(images via fashionising)
as per the usual, it’s quite tough luck slogging through the runways–even with the scant few we’ve chosen to focus on here–of the melbourne fashion festival, if in part because autumn and winter is apparently not an accepted time period (even in fashion!) in australia, and maybe also because quick as sydney’s fashion week is going to turn on us, most kids, in the interim between, like, that and paris, are just over it for the moment.
but! regardless, there are a few fashion lines that deserve some attention, even if they, with their barely-publicized collections, seem to nevertheless appear they don’t wish it. and as such, i’d like to take a brief moment to spotlight the a/w 2013 work of designer alice mccall, who we’ve appreciated a handful of times in the past thanks to her vintage-modernist aesthetic (see s/s 2010, s/s 2011, s/s 2012, a/w 2012), which was once again at play this season, in a collection titled, according to her website, ‘the imaginarium of kitty leroy.’
anyway, as usual there was scant press on the subject, but this time around we’re getting rather lucky, with the australian site broadsheet getting fairly detailed (especially for the context) in explaining that “Alice McCall took us to an exotic world filled with macaw parrots and vibrant flowers. Inspired by 80s casino glamour and 1940s Orientalism, the collection included kimonos, wide-legged jumpsuits and swing jackets as well as modern pieces such as crop tops and loose-fitting twill pants. The palette was inspired by nature: turquoise blues, scarlet and tropical greens, and stunning embellishments such as ornate gold embroidery added a touch of richness throughout.”

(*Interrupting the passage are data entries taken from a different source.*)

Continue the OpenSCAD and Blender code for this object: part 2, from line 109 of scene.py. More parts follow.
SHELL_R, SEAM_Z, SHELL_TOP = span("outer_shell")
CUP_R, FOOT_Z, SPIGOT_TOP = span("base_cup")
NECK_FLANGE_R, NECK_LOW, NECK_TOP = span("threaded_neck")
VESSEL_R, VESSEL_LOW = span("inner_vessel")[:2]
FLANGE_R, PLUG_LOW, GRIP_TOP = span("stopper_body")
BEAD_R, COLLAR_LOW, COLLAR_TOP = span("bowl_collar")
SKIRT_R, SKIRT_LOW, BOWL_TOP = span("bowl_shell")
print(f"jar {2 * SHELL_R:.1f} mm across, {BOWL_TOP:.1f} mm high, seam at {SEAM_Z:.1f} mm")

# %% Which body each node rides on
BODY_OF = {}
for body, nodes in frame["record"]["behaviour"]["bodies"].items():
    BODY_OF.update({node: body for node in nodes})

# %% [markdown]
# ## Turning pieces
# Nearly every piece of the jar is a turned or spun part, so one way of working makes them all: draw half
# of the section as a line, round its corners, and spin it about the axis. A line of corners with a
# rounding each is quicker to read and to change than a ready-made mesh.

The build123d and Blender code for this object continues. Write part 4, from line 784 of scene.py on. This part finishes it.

“Highlights,” they prattled on, “included a sweeping chiffon maxi dress sequined with cranes and the ‘Stardust’ jacquard knit jumper and dress emblazoned with kissing cheetahs, a reference to Cartier.” as usual, i’d say the designer did a nice job of incorporating some retro love with her prints and motifs, although it was maybe a little more cutesy-cartoony (rather like tsumori chisato, i was thinking) than we usually tend to see out of her, but that’s not meant to be a bad thing. no, rather, charming, wearable, colourful, and a nice precursor to her upcoming spring range, with spring always the real story of the australian designers each year (see some additional runway images at makers of melbourne).